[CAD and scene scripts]
+-------+

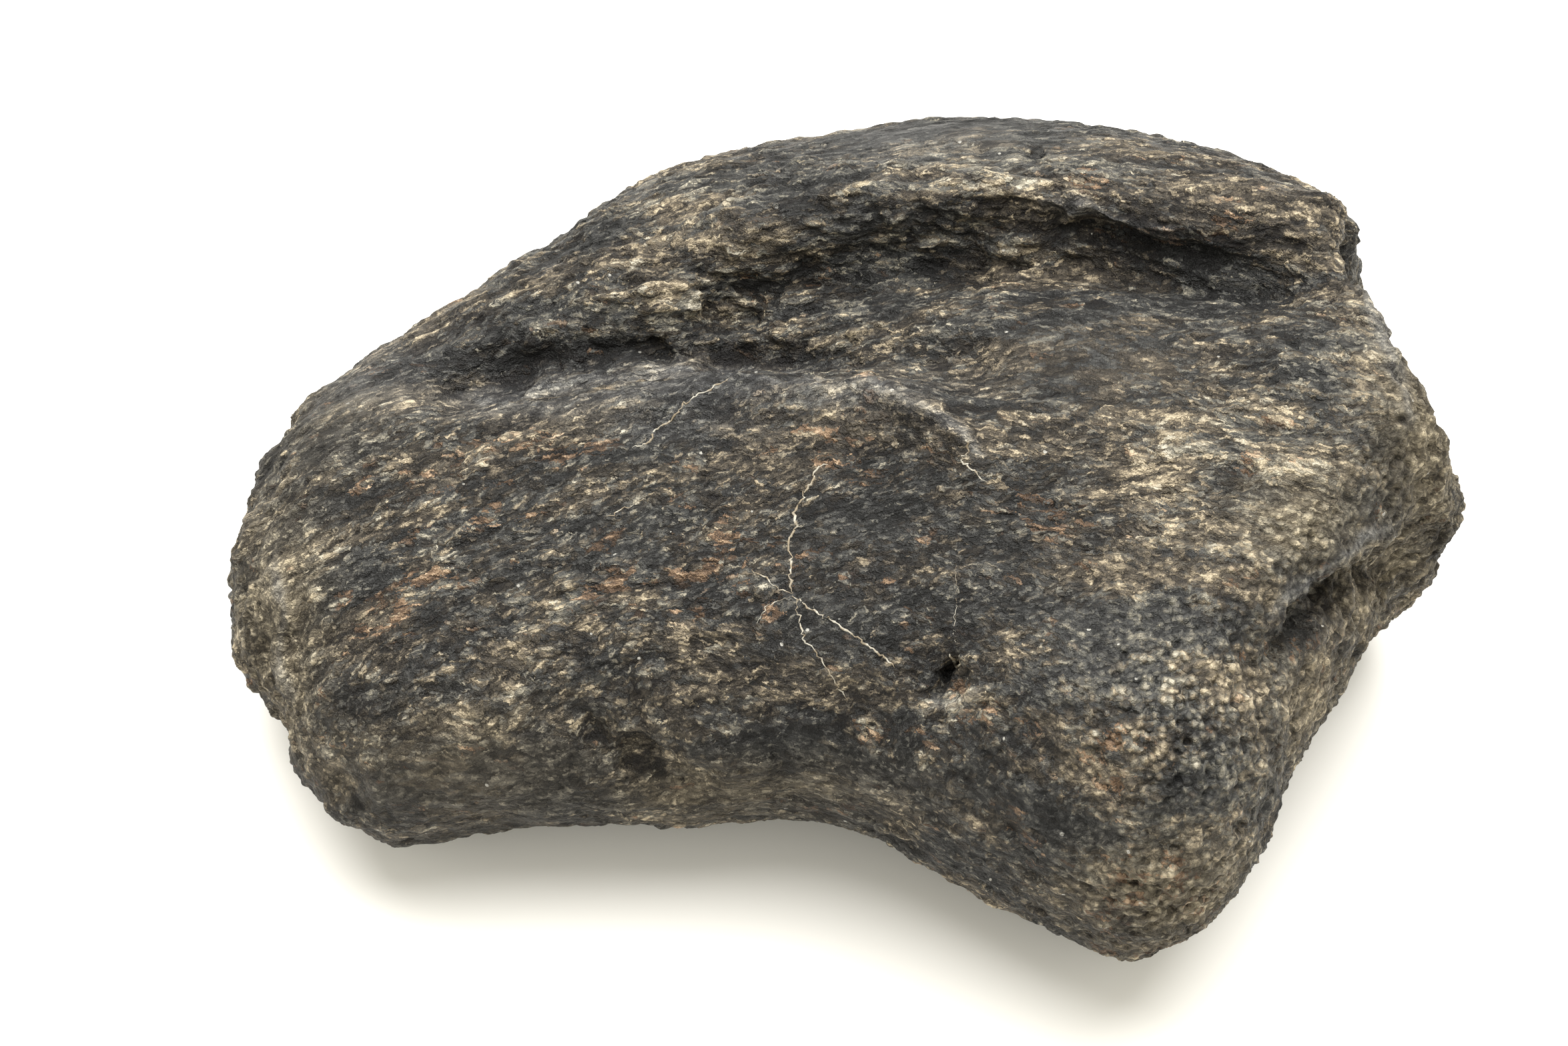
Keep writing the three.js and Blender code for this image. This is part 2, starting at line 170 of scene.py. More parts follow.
# Zones of the near flank: a centre and two radii in photo pixels, and how strong the zone is.
ZONES = {
    "cream": [
        ((1850, 660), (210, 110), 1.0), ((1740, 1000), (170, 150), 0.95), ((1830, 1160), (100, 130), 0.6),
        ((1860, 760), (180, 90), 0.8), ((1480, 255), (170, 45), 0.9), ((1000, 330), (170, 60), 0.75),
        ((1050, 470), (330, 50), 0.7), ((1700, 480), (250, 60), 0.25), ((900, 830), (330, 110), 0.2),
        ((1300, 430), (150, 60), 0.35), ((880, 920), (230, 80), 0.2), ((1600, 900), (200, 120), 0.1),
        ((600, 640), (120, 80), 0.3), ((410, 940), (35, 130), 0.3), ((1450, 700), (90, 50), 0.15),
        ((1750, 1230), (120, 90), 0.6), ((2040, 560), (60, 130), 0.9), ((1432, 1056), (62, 26), 1.0),
    ],
    "rust": [
        ((870, 680), (70, 35), 1.0), ((640, 870), (50, 25), 1.0), ((590, 920), (60, 40), 0.8),
        ((1300, 700), (120, 50), 0.6), ((1445, 1056), (60, 36), 0.8), ((1560, 760), (150, 60), 0.5),
        ((1750, 350), (120, 25), 0.8), ((1100, 850), (250, 90), 0.5), ((1730, 1330), (110, 70), 0.7),
        ((1620, 1150), (150, 80), 0.35), ((700, 760), (260, 90), 0.35), ((1340, 1110), (90, 40), 0.6),
    ],
    # Pale zones: partly pale bone, partly a painted highlight on the crest and the back
    "pale": [
        ((980, 575), (190, 30), 0.9), ((770, 600), (120, 25), 0.8), ((1280, 585), (140, 25), 0.7),
        ((1000, 630), (110, 35), 0.5), ((1350, 210), (200, 35), 0.35), ((560, 560), (130, 60), 0.4),
        ((1320, 1190), (90, 30), 0.25),
    ],
    # Wear, and painted light that makes the joint face, the tip and the lower rims lighter
    "worn": [
        ((2140, 640), (70, 260), 1.0), ((2080, 880), (110, 90), 0.9), ((1960, 780), (90, 80), 0.8),
        ((1990, 1080), (80, 110), 0.7), ((415, 960), (70, 200), 1.0), ((1100, 1190), (220, 50), 0.8),
        ((1760, 1350), (150, 80), 0.9), ((450, 640), (110, 90), 0.35), ((700, 1150), (300, 90), 0.45),
    ],
    "smooth": [
        ((1640, 540), (160, 75), 1.0), ((1350, 200), (230, 28), 1.0), ((1180, 640), (170, 45), 0.5),
        ((640, 1180), (240, 80), 0.8), ((1250, 820), (120, 80), 0.4), ((1120, 1190), (200, 45), 0.7),
        ((520, 600), (110, 60), 0.6), ((1500, 1230), (110, 60), 0.5), ((1230, 950), (90, 60), 0.5),
    ],
    "flaky": [
        ((1050, 450), (330, 90), 1.0), ((1500, 330), (420, 100), 0.9), ((900, 350), (220, 90), 0.8),
        ((1250, 290), (250, 60), 0.7), ((1750, 620), (250, 90), 0.4), ((900, 850), (330, 120), 0.45),
    ],
    "granular": [
        ((1780, 1080), (220, 230), 1.0), ((1740, 1330), (140, 90), 1.0), ((1960, 860), (160, 130), 0.8),
        ((2080, 700), (90, 170), 0.7),
    ],
}

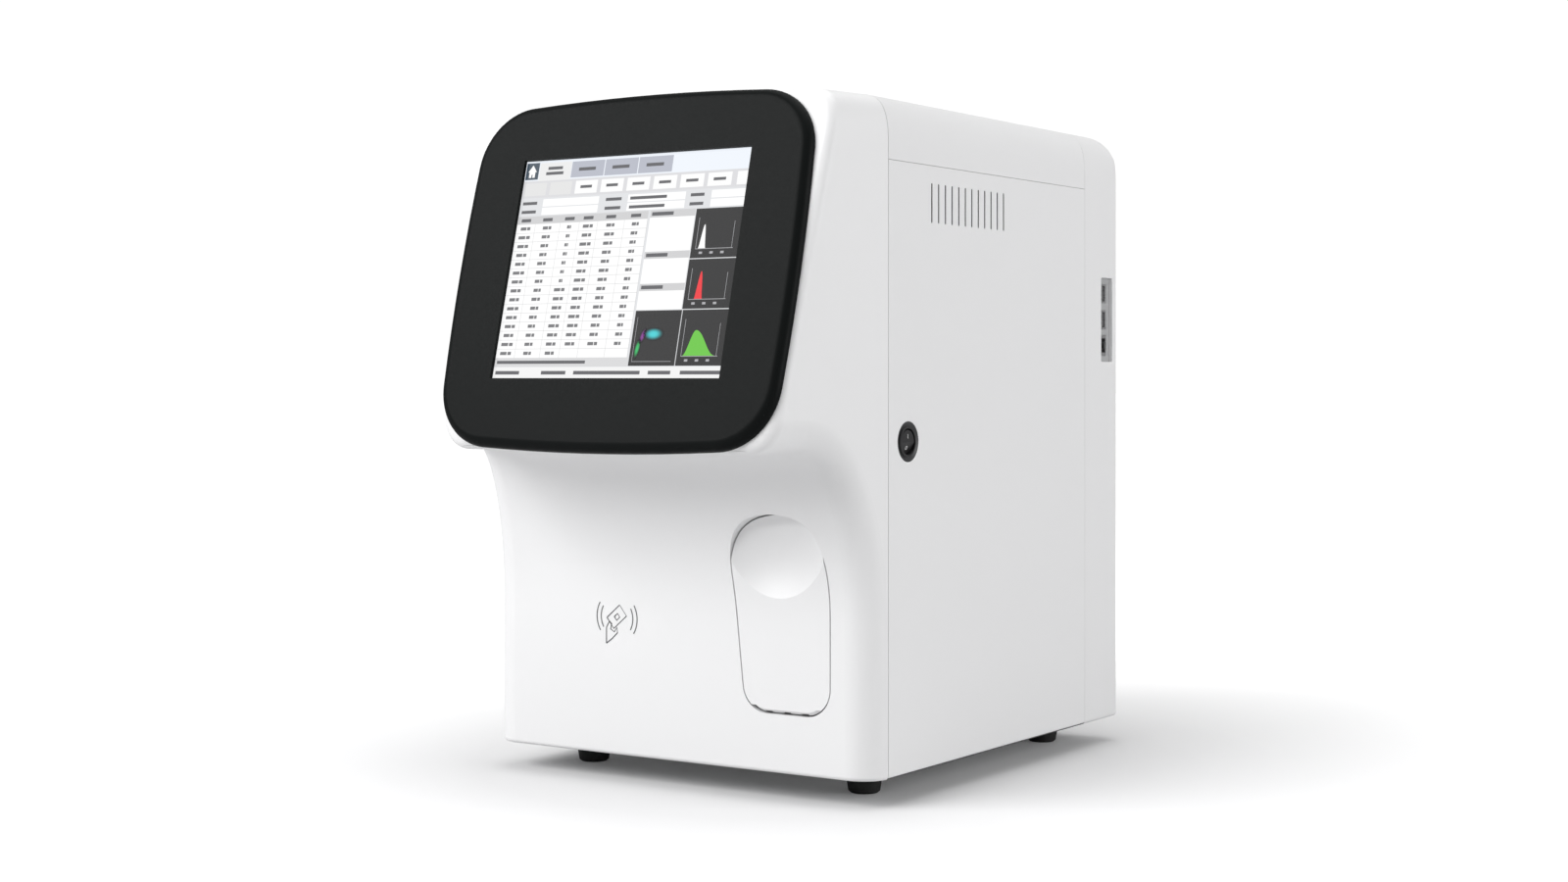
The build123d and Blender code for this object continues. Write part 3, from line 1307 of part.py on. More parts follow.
def power_supply():
    """The boxed power supply with louvred ends."""
    right = FRAME_IN - SUPPLY_SIDE
    left = right - SUPPLY_W
    box = between((left, right), (196, 296), (SHEET, 52))
    slots = [between((left - 1, left + 3), (206 + 9 * i, 210 + 9 * i), (12, 44)) for i in range(9)]
    return box - slots


def pieces():
    """Every node's name with its shape."""
    return {
        "front_cover": front_cover(),
        "top_cover": top_cover(),
        "side_panel_right": side_panel_right(),
        "side_panel_left": side_panel(-1),
        "rear_cover": rear_cover(),
        "base_pan": base_pan(),
        "chassis_frame": chassis_frame(),
        "mid_deck": mid_deck(),
        "rubber_feet": rubber_feet(),
        "foot_screws": foot_screws(),
        "cover_screws": cover_screws(),
        "display_bezel": display_bezel(),
        "touch_glass": touch_glass(),
        "display_module": display_module(),
        "sample_door": sample_door(),
        "door_hinge_pin": door_hinge_pin(),
        "sample_compartment": sample_compartment(),
        "tube_cradle": tube_cradle(),
        "tube_adapter": tube_adapter(),
        "power_switch_body": power_switch_body(),
        "power_rocker": power_rocker(),
        "port_plate": port_plate(),
        "usb_sockets": usb_sockets(),
        "network_socket": network_socket(),
        "power_inlet": power_inlet(),
        "fuse_drawer": fuse_drawer(),
        "ground_stud": ground_stud(),
        "fan_frame": fan_frame(),
        "fan_rotor": fan_rotor(),
        "fan_guard": fan_guard(),
        "fitting_plate": fitting_plate(),
        "fluid_fittings": fluid_fittings(),
        "gantry_plate": gantry_plate(),
        "gantry_rail": gantry_rail(),
        "gantry_motor": gantry_motor(),
        "drive_pulley": drive_pulley(),
        "idler_pulley": idler_pulley(),
        "gantry_belt": gantry_belt(),
        "carriage": carriage(),
        "probe_motor": probe_motor(),
        "probe_screw": probe_screw(),
        "probe_holder": probe_holder(),
        "sampling_probe": sampling_probe(),
        "rinse_block": rinse_block(),
        "counting_baths": counting_baths(),
        "bath_bracket": bath_bracket(),
        "syringe_bracket": syringe_bracket(),
        "syringe_barrels": syringe_barrels(),
        "syringe_plunger_a": syringe_plunger(0),
        "syringe_plunger_b": syringe_plunger(1),
        "syringe_motors": syringe_motors(),
        "valve_manifold": valve_manifold(),
        "solenoid_valves": solenoid_valves(),
        "vacuum_chamber": vacuum_chamber(),
        "air_pump": air_pump(),
        "waste_pump_body": waste_pump_body(),
        "waste_pump_rotor": waste_pump_rotor(),
        "optical_bench": optical_bench(),
        "main_board": main_board(),
        "power_supply": power_supply(),
    }


def solids_of(shape):
    """The separate solids of a shape or of a list of shapes."""
    if isinstance(shape, (list, tuple)):
        return [solid for item in shape for solid in item.solids()]
    return list(shape.solids())


NODES = {name: Compound(children=solids_of(shape)) for name, shape in pieces().items()}
BOXES = [node.bounding_box() for node in NODES.values()]
MID_Y = (min(box.min.Y for box in BOXES) + max(box.max.Y for box in BOXES)) / 2
PLACE = Pos(0, -MID_Y, FOOT_H)

os.makedirs("parts", exist_ok=True)
for name, node in NODES.items():
    export_step(PLACE * node, f"parts/{name}.step")
print("pieces", len(NODES), "middle", round(MID_Y, 3))
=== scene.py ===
from math import cos, pi, radians, sin

import bpy
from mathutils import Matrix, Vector


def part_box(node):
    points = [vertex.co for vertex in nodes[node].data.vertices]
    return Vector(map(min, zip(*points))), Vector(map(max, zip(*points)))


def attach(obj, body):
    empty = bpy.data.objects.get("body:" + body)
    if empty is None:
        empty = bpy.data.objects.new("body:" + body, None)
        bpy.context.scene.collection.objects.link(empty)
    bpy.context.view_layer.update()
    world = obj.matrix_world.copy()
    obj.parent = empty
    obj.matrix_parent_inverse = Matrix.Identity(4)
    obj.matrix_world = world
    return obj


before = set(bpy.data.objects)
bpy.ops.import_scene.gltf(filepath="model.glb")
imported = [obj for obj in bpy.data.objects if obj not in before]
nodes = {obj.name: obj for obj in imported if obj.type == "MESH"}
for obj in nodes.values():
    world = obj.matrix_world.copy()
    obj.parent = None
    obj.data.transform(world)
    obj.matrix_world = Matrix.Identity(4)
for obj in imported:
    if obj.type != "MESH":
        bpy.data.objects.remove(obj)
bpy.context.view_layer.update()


# Camera
# A normal lens at half the case's height, turned to its right side, as the instrument is
# photographed for a catalogue: upright edges stay upright.
camera = bpy.data.objects.new("camera", bpy.data.cameras.new("camera"))
camera.data.lens = 52.4
camera.data.shift_y = -0.04125
camera.location = (1.00504, -1.517943, 0.305)
camera.rotation_euler = (radians(90), 0, radians(33.64))
bpy.context.scene.collection.objects.link(camera)
bpy.context.scene.camera = camera


# Floor
# A pale matte studio floor that runs out of sight under an even white surround. It glows
# for the camera alone, weakly near the feet, so their contact shadow stays.
def mesh_object(name, points, faces, material, smooth=False):
    mesh = bpy.data.meshes.new(name)
    mesh.from_pydata(points, [], faces)
    mesh.update()
    if smooth:
        mesh.polygons.foreach_set("use_smooth", [True] * len(faces))
    thing = bpy.data.objects.new(name, mesh)
    thing.data.materials.append(material)
    bpy.context.scene.collection.objects.link(thing)
    return thing


def new_material(name):
    material = bpy.data.materials.new(name)
    material.use_nodes = True
    return material, material.node_tree, material.node_tree.nodes["Principled BSDF"]


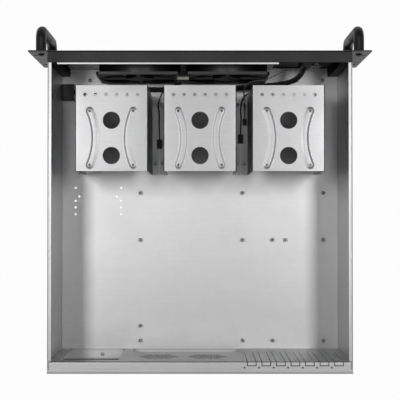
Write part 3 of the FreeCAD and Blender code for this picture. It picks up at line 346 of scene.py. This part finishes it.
def powderCoat():
    # polyester powder coat, baked, matt black: a fine orange peel that catches the light, and dust
    material, tree, shader, place = newFinish("matt black powder coat", "#111112", Roughness=0.52)
    peel = addNode(tree, "TexNoise", {"Scale": perMetre(coatMarks["peel"]), "Detail": 2.0},
                   {"Vector": place})
    dust = addNode(tree, "TexNoise", {"Scale": perMetre(coatMarks["dust"]), "Detail": 6.0},
                   {"Vector": place})
    tone = addNode(tree, "MapRange", spread, {"Value": dust.outputs["Fac"]})
    addNode(tree, "Mix", {6: linearColour("#0F0F10"), 7: linearColour("#151516")},
            {0: tone.outputs["Result"]},
            {2: shader.inputs["Base Color"]}, data_type="RGBA")
    addNode(tree, "MapRange", {**spread, "To Min": 0.46, "To Max": 0.6},
            {"Value": dust.outputs["Fac"]}, {"Result": shader.inputs["Roughness"]})
    addNode(tree, "Bump", {"Distance": 0.06 * mm, "Strength": 0.6}, {"Height": peel.outputs["Fac"]},
            {"Normal": shader.inputs["Normal"]})
    return material


def moulded(name, colour, light, roughness, grain, depth, refraction=1.52):
    # injection-moulded plastic, or enamel on rod, with the fine grain of its mould and a slight cloud
    material, tree, shader, place = newFinish(name, colour, Roughness=roughness, IOR=refraction)
    eroded = addNode(tree, "TexNoise", {"Scale": perMetre(grain), "Detail": 3.0}, {"Vector": place})
    cloud = addNode(tree, "TexNoise", {"Scale": perMetre(plasticMarks["cloud"]), "Detail": 4.0},
                    {"Vector": place})
    tone = addNode(tree, "MapRange", spread, {"Value": cloud.outputs["Fac"]})
    addNode(tree, "Mix", {6: linearColour(colour), 7: linearColour(light)}, {0: tone.outputs["Result"]},
            {2: shader.inputs["Base Color"]}, data_type="RGBA")
    addNode(tree, "MapRange", {**spread, "To Min": roughness - 0.05,
                               "To Max": roughness + 0.07},
            {"Value": cloud.outputs["Fac"]}, {"Result": shader.inputs["Roughness"]})
    addNode(tree, "Bump", {"Distance": depth * mm, "Strength": 0.5}, {"Height": eroded.outputs["Fac"]},
            {"Normal": shader.inputs["Normal"]})
    return material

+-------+

» **Written request**: Extract the lines of the preceding material that run from the line with "PLACE = Pos(0, -MID_Y, FOOT_H)" through the line with "bpy.data.objects.remove(obj)", inclusive, reproducing them exactly and adding nothing.

» **Solution to this exercise**:
PLACE = Pos(0, -MID_Y, FOOT_H)

os.makedirs("parts", exist_ok=True)
for name, node in NODES.items():
    export_step(PLACE * node, f"parts/{name}.step")
print("pieces", len(NODES), "middle", round(MID_Y, 3))
=== scene.py ===
from math import cos, pi, radians, sin

import bpy
from mathutils import Matrix, Vector


def part_box(node):
    points = [vertex.co for vertex in nodes[node].data.vertices]
    return Vector(map(min, zip(*points))), Vector(map(max, zip(*points)))


def attach(obj, body):
    empty = bpy.data.objects.get("body:" + body)
    if empty is None:
        empty = bpy.data.objects.new("body:" + body, None)
        bpy.context.scene.collection.objects.link(empty)
    bpy.context.view_layer.update()
    world = obj.matrix_world.copy()
    obj.parent = empty
    obj.matrix_parent_inverse = Matrix.Identity(4)
    obj.matrix_world = world
    return obj


before = set(bpy.data.objects)
bpy.ops.import_scene.gltf(filepath="model.glb")
imported = [obj for obj in bpy.data.objects if obj not in before]
nodes = {obj.name: obj for obj in imported if obj.type == "MESH"}
for obj in nodes.values():
    world = obj.matrix_world.copy()
    obj.parent = None
    obj.data.transform(world)
    obj.matrix_world = Matrix.Identity(4)
for obj in imported:
    if obj.type != "MESH":
        bpy.data.objects.remove(obj)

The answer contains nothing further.